Jetés dans la guerre, ces hommes et ces femmes perdent peu à peu leur apparence sociale (major fringant ou prostituées) pour révéler leur vraie nature. Les femmes s’éloignent de la condition de bêtes tandis qu’au contraire les hommes perdent l’assurance que conféraient leurs grades. Seuls les sentiments les plus naturels reprennent leurs droits et tous les humains se retrouvent égaux face à la peur et à l’amour. La peur fait hurler les filles, paralyse le sergent devenu incapable de conduire, fait du major un lâche et bientôt un assassin, jette un moment dans la folie le lieutenant Martino et la jeune Eftichia.


 


 

Chacun se comporte également de manière différente avec les filles, révélant les visages divers de l’amour : les soldats dans leur ensemble ne cherchent que des prostituées sans âme ; le major se contente d’une maîtresse soumise ; le sergent, conscient que sa vie ne vaut pas plus que celle de sa compagne, ébauche une véritable association basée sur des intérêts communs (argent et enfants) mais aussi sur une réelle estime mutuelle.


 


 

Quant à Martino et Eftichia, séparés par une incommunicabilité aux sources très réalistes - il est soldat et elle est fille à soldats ; il est vainqueur en occupation, elle est vaincue et écrasée -, seule la force de leur amour et de leur jeunesse réussira à les rapprocher. Au jeune homme lui demandant après sa fuite pourquoi elle est revenue vers lui, Eftichia répond en effet : "Parce que j’ai 20 ans et que je veux m’en souvenir encore une fois". Le film est plein de cette délicatesse, de cette pudeur dans la peinture de situations qui pouvaient pourtant donner lieu à un pittoresque très italien et à quelques touches d’érotisme. Valerio Zurlini a refusé ces facilités ordinairement utilisées pour détendre l’atmosphère et son film garde un équilibre et une rigueur toute classique.


 


 

Au début et à la fin, la voix-off de Martino rappelle qu’il s’agit de souvenirs, ce qui justifie le rythme lent et mélancolique. Au cours de cette réflexion amère mais déjà apaisée, les scènes de violence - l’accident du camion et la terrible nuit dans la cabane - éclatent avec une vigueur accrue par la sombre monotonie de cette vie toujours prête à basculer dans la mort. Si l’on retrouve l’extraordinaire direction d’acteurs - notamment Marie Laforêt et Anna Karina - qui faisait une grande part de l’intérêt du Journal intime, l’aspect pictural a, par contre, disparu au profit d’une esthétique plus adaptée à la grisaille du sujet.


 


 

Le réalisateur renonce au côté spectaculaire et ne filme que les horreurs de la guerre, enregistrant au passage quelques virulentes séquences contre l’action des fascistes qu’il avait déjà étudiée dans Un été violent. Quant à la dernière image - Eftichia revêtue de l’uniforme des partisans quittant la sécurité de la soumission pour le danger affronté dans la liberté - elle représente l’aube de l’espoir pour tous les opprimés exprimée dans le style simple et direct d’un cinéaste lucide.

René Prédal
Jeune Cinéma n°17, septembre 1966

* Cf. aussi la ressortie du film en version restaurée, en 2022, sous son titre original Le soldatesse.

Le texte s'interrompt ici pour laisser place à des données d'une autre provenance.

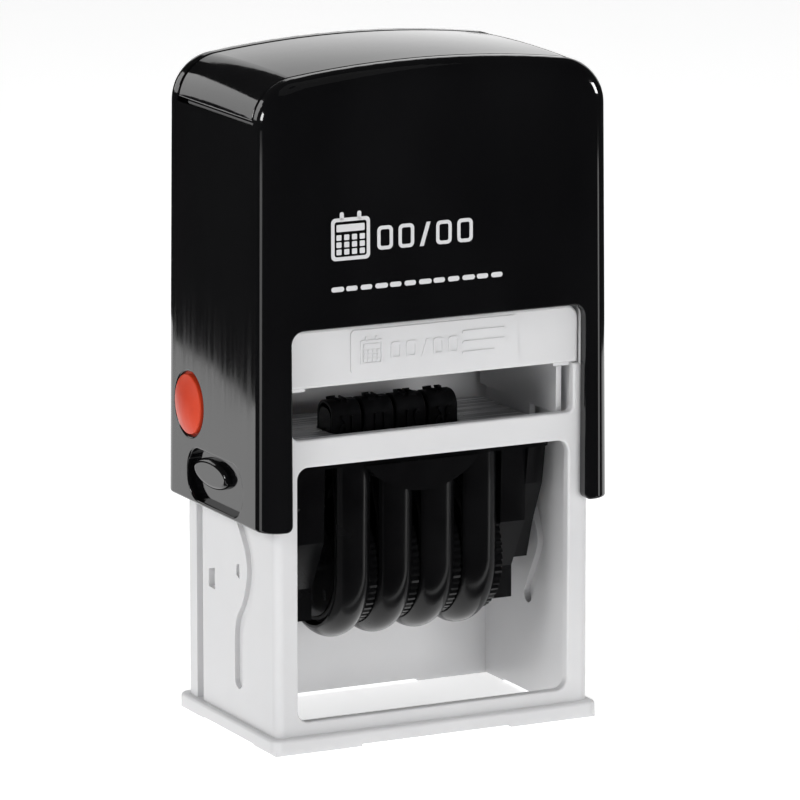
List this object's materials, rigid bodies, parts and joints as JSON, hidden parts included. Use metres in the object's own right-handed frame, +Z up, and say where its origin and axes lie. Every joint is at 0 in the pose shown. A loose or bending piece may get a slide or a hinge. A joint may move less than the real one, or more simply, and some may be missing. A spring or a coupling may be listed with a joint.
{
  "type": "rotary date stamp",
  "caption": "Self-inking date stamp: glossy press-down cover over an open white frame; pressing it flips a date-band platen from ink pad to paper",
  "frame": {"origin": "centre of the base, on the surface that the stamp stands on", "axes": "+Z up, +Y to the back, +X to the right seen from the front window"},
  "size_m": [0.0606, 0.0364, 0.1039],
  "materials": {
    "white_plastic": "smooth moulded, low gloss",
    "black_gloss": "high gloss moulded",
    "black_plastic": "semi-gloss moulded",
    "band_rubber": "matt rubber",
    "grey_plate": "satin, fine grain",
    "red_plastic": "gloss",
    "pad_felt": "inked felt",
    "steel": "drawn wire"
  },
  "bodies": {
    "frame": {"frame_shell": "white_plastic", "foot_pads": "white_plastic", "spring_deck": "white_plastic", "return_spring": "steel"},
    "ink_tray": {"ink_tray": "white_plastic", "ink_pad": "pad_felt"},
    "cover": {"cover_shell": "black_gloss", "top_insert": "black_gloss", "platen_yoke": "white_plastic", "yoke_screws": "steel", "axle_cap_left": "black_gloss", "button_retainer_left": "black_plastic", "axle_cap_right": "black_gloss", "button_retainer_right": "black_plastic"},
    "platen": {"die_plate": "grey_plate", "platen_housing": "black_plastic", "band_bridge": "black_plastic", "band_guard": "black_plastic", "wheel_shaft": "steel", "pivot_crank_left": "black_plastic", "pivot_crank_right": "black_plastic", "date_band_1": "band_rubber", "date_band_2": "band_rubber", "date_band_3": "band_rubber", "date_band_4": "band_rubber"},
    "lock_button_left": {"lock_button_left": "red_plastic"},
    "lock_button_right": {"lock_button_right": "red_plastic"},
    "setting_wheel_1": {"setting_wheel_1": "black_plastic"},
    "setting_wheel_2": {"setting_wheel_2": "black_plastic"},
    "setting_wheel_3": {"setting_wheel_3": "black_plastic"},
    "setting_wheel_4": {"setting_wheel_4": "black_plastic"}
  },
  "joints": [
    {"name": "cover_press", "type": "slide", "parent": "frame", "child": "cover", "axis": [0, 0, -1], "range_m": [0, 0.0276], "stiffness_N_per_m": 250, "springref_m": -0.012, "deforming": ["return_spring"]},
    {"name": "platen_flip", "type": "hinge", "parent": "cover", "child": "platen", "pos_m": [0, 0, 0.039], "axis": [-1, 0, 0], "range_deg": [0, 180]},
    {"name": "ink_tray_slide", "type": "slide", "parent": "frame", "child": "ink_tray", "axis": [0, 1, 0], "range_m": [-0.032, 0]},
    {"name": "lock_button_left_push", "type": "slide", "parent": "cover", "child": "lock_button_left", "axis": [1, 0, 0], "range_m": [0, 0.0008], "stiffness_N_per_m": 400, "springref_m": -0.001},
    {"name": "lock_button_right_push", "type": "slide", "parent": "cover", "child": "lock_button_right", "axis": [-1, 0, 0], "range_m": [0, 0.0008], "stiffness_N_per_m": 400, "springref_m": -0.001},
    {"name": "setting_wheel_1_spin", "type": "hinge", "parent": "platen", "child": "setting_wheel_1", "pos_m": [0, 0, 0.0249], "axis": [1, 0, 0], "continuous": true},
    {"name": "setting_wheel_2_spin", "type": "hinge", "parent": "platen", "child": "setting_wheel_2", "pos_m": [0, 0, 0.0249], "axis": [1, 0, 0], "continuous": true},
    {"name": "setting_wheel_3_spin", "type": "hinge", "parent": "platen", "child": "setting_wheel_3", "pos_m": [0, 0, 0.0249], "axis": [1, 0, 0], "continuous": true},
    {"name": "setting_wheel_4_spin", "type": "hinge", "parent": "platen", "child": "setting_wheel_4", "pos_m": [0, 0, 0.0249], "axis": [1, 0, 0], "continuous": true}
  ],
  "couplings": [
    {"joint": "platen_flip", "follows": "cover_press", "rad_per_m": 113.83}
  ]
}
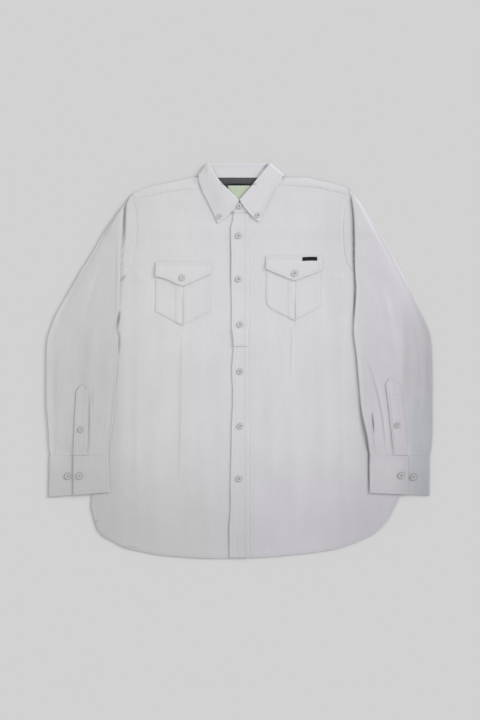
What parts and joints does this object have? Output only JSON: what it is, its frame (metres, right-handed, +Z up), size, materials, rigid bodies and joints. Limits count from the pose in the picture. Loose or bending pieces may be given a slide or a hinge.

1. Précédemment Valerio Zurlini (1926-1982) a réalisé 4 fictions : Les Filles de San Frediano (Le ragazze di San Frediano, 1955) ; Été violent (Estate violenta, 1959) ; La Fille à la valise (La ragazza con la valigia, 1961) ; Journal intime (Cronaca familiare, 1962).

2. La terre tremble (La terra trema : Episodio del mare) de Luchino Visconti (1948). L’avventura de Michelangelo Antonioni (1960).


Des filles pour l’armée (Le soldatesse). Réal : Valerio Zurlini ; sc : V.Z., Piero De Bernardi & Leonardo Benvenuti d’après le roman de Ugo Pirro ; ph : Tonino Delli Colli ; mont : Franco Arcalli ; mu : Mario Nascimbene. Int : Anna Karina, Lea Massari, Marie Laforêt, Tomás Milián, Mario Adorf, Valeria Moriconi, Aleksandar Gavric, Rossana Di Rocco, Milena Dravic, Guido Alberti (Italie, 1965, 120 mn).